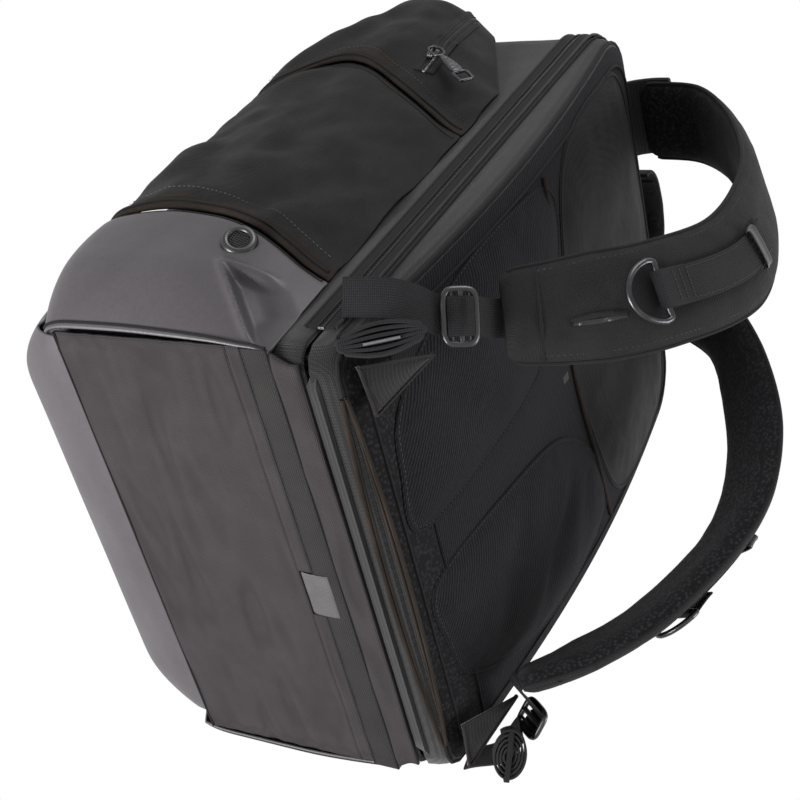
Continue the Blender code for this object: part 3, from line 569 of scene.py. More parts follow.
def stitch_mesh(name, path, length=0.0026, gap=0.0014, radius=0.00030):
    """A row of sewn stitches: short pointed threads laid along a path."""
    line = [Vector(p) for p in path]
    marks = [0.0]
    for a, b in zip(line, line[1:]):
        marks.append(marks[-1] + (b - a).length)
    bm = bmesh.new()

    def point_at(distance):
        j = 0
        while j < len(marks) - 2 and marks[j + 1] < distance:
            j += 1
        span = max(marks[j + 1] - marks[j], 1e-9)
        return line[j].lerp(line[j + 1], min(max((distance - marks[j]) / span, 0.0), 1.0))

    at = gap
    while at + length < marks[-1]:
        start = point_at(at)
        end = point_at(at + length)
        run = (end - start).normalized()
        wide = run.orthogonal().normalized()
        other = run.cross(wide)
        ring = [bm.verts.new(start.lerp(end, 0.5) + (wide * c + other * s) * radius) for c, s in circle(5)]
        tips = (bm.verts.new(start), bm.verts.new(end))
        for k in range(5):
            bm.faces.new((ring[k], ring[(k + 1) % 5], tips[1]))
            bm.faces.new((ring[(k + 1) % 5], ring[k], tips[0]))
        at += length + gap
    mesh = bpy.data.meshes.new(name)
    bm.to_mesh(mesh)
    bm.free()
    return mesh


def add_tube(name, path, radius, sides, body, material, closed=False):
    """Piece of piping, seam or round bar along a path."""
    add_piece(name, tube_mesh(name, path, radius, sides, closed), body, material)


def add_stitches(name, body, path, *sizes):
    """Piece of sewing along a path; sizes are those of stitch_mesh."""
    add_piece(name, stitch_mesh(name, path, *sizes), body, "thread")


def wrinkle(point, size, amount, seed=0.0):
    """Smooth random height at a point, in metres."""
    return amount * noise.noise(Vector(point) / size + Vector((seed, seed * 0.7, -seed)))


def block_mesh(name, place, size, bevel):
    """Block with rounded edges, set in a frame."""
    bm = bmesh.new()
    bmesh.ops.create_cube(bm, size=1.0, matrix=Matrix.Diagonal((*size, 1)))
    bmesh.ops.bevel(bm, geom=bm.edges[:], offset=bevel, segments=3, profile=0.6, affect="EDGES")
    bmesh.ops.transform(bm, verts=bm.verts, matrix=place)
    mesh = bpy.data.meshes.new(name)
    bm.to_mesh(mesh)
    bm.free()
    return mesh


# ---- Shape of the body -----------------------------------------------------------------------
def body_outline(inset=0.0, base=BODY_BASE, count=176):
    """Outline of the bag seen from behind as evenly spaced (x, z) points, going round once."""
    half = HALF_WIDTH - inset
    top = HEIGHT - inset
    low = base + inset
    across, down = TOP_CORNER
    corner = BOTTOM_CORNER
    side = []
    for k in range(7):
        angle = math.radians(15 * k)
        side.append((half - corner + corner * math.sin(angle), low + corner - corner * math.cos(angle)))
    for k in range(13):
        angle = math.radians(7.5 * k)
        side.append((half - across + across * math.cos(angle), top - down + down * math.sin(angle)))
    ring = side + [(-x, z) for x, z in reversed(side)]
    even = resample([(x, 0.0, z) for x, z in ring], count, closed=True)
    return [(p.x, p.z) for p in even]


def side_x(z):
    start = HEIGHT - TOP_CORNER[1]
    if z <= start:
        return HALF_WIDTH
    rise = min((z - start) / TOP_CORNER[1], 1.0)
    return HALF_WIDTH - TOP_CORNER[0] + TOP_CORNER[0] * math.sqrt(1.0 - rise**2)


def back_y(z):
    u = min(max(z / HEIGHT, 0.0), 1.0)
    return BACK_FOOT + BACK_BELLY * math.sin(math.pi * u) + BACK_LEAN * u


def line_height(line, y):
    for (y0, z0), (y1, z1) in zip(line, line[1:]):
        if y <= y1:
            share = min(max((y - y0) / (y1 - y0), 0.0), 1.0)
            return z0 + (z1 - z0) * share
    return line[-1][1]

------

■ Given exercise
Please write out the material word for word from its first line through the line holding "return line[j].lerp(line[j +", including both, and no line past it.

■ Answer for the task
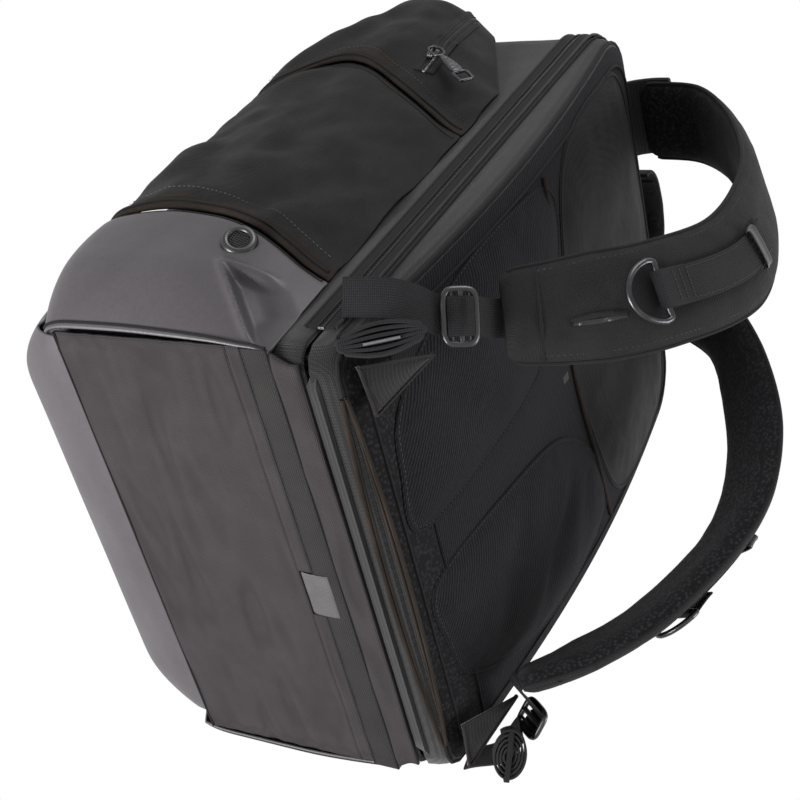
Continue the Blender code for this object: part 3, from line 569 of scene.py. More parts follow.
def stitch_mesh(name, path, length=0.0026, gap=0.0014, radius=0.00030):
    """A row of sewn stitches: short pointed threads laid along a path."""
    line = [Vector(p) for p in path]
    marks = [0.0]
    for a, b in zip(line, line[1:]):
        marks.append(marks[-1] + (b - a).length)
    bm = bmesh.new()

    def point_at(distance):
        j = 0
        while j < len(marks) - 2 and marks[j + 1] < distance:
            j += 1
        span = max(marks[j + 1] - marks[j], 1e-9)
        return line[j].lerp(line[j + 1], min(max((distance - marks[j]) / span, 0.0), 1.0))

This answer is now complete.